Lebih ekstrem lagi, saya membayangkan situasi dimana para peserta Diklat Kepemimpinan juga dibebani tugas yang “mustahil”, misalnya dengan membersihkan WC, menyapu halaman, mengepel lantai (bukan untuk kamarnya), membersihkan selokan, atau merawat taman dan membuang sampah ke TPS/TPA. Mengapa tidak? Bukankah kita pernah mendapat cerita ketika seorang ulama besar didatangi orang yang meminta nasihat, dan setelah orang tersebut pulang, maka sang ulama kemudian membersihkan WC dan mengepel lantai. Ketika ditanya mengapa ia melakukan hal tersebut, sang ulama menjawab bahwa dia takut menjadi sombong dan merasa lebih pandai dari pada orang yang meminta nasihat. Artinya, aktivitas yang “menjijikkan” seperti menyikat kloset, sesungguhnya akan banyak menggugurkan sifat sombong yang banyak menjangkiti para pejabat tinggi. 

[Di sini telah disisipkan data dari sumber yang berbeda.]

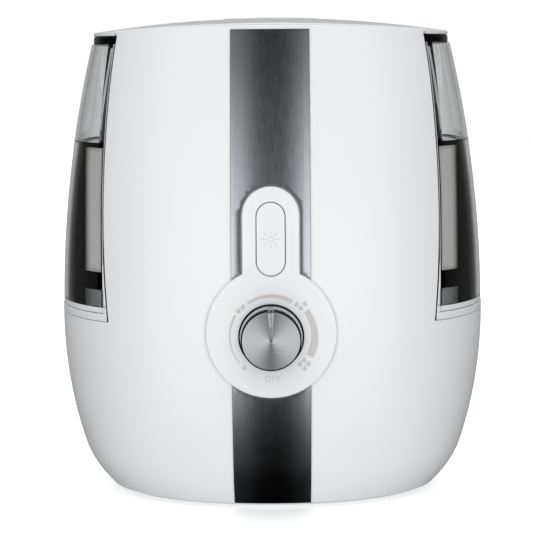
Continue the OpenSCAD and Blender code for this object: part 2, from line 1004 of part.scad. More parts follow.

Bagi saya, metode ini adalah participatory technique (terlibat langsung dalam sebuah situasi atau aktivitas tertentu), yang selama ini vacuum dari metodologi diklat aparatur. Dan dengan metode yang baru ini, diharapkan Diklat Kepemimpinan akan menghasilkan efek mendalam (deep impact), bukan efek yang dahsyat (high impact). Deep impact adalah dampak yang bersifat fundamental dan long lasting, sedangkan high-impact lebih bersifat ledakan sesaat (temporary blasting). Dengan deep impact ini, Diklatpim 1 harus menghasilkan dampak mendalam yang nyata melalui internalisasi nilai melalui eksperimentasi partisipatoris. Teknik belajar dari orang miskin hanyalah salah satu cara, dan terbuka teknik lain seperti enginap di penjara KPK, menjalankan tugas sebagai orang miskin, menjalani kehidupan di wilayah konflik atau bencana, dan sebagainya. 

Keterlanjuran saya untuk suka berkontemplasi juga mengantarkan saya pada pemikiran bahwa waktu penyelenggaraan diklat sebaiknya tidak selalu berhimpit dengan jam kerja normal (antara jam 08.00 – 16.30). Mengapa tidak dicoba pembelajaran tengah malam? Bukankah Allah sendiri sangat menganjurkan umatnya untuk bangun di sepertiga malam terakhir, karena pada waktu itulah Allah akan menurunkan banyak hidayah, ilmu, dan segala macam kebaikan kepada mereka yang bangkit dari tidurnya. Bukankah dari aspek kesehatan hal ini juga sangat baik dan dianjurkan? Nah, jika kita memiliki waktu-waktu istimewa, mengapa tidak dicoba diterapkan dalam mendesain jadual Diklat Kepemimpinan? Mungkin sekali banyak diantara kita yang akan menolak ide seperti ini. Namun penolakan terhadap kebaruan (novelty) hanya akan membuktikan bahwa kita resisten terhadap perubahan, bahwa kita senang dengan kenyamanan yang telah kita rasakan, bahwa kita tidak pernah maju meski hanya selangkah. 

Dengan perubahan pada metodologi dan penambahan content pembelajaran yang saya sebutkan diatas, saya percaya bahwa alumni Diklatpim I akan menghasilkan (calon) pemimpin yang memaknai kepemimpinan bukan hanya sebuah seni dalam alam teori atau di ruang kantor, namun merupakan aksi di lapangan (action leadership).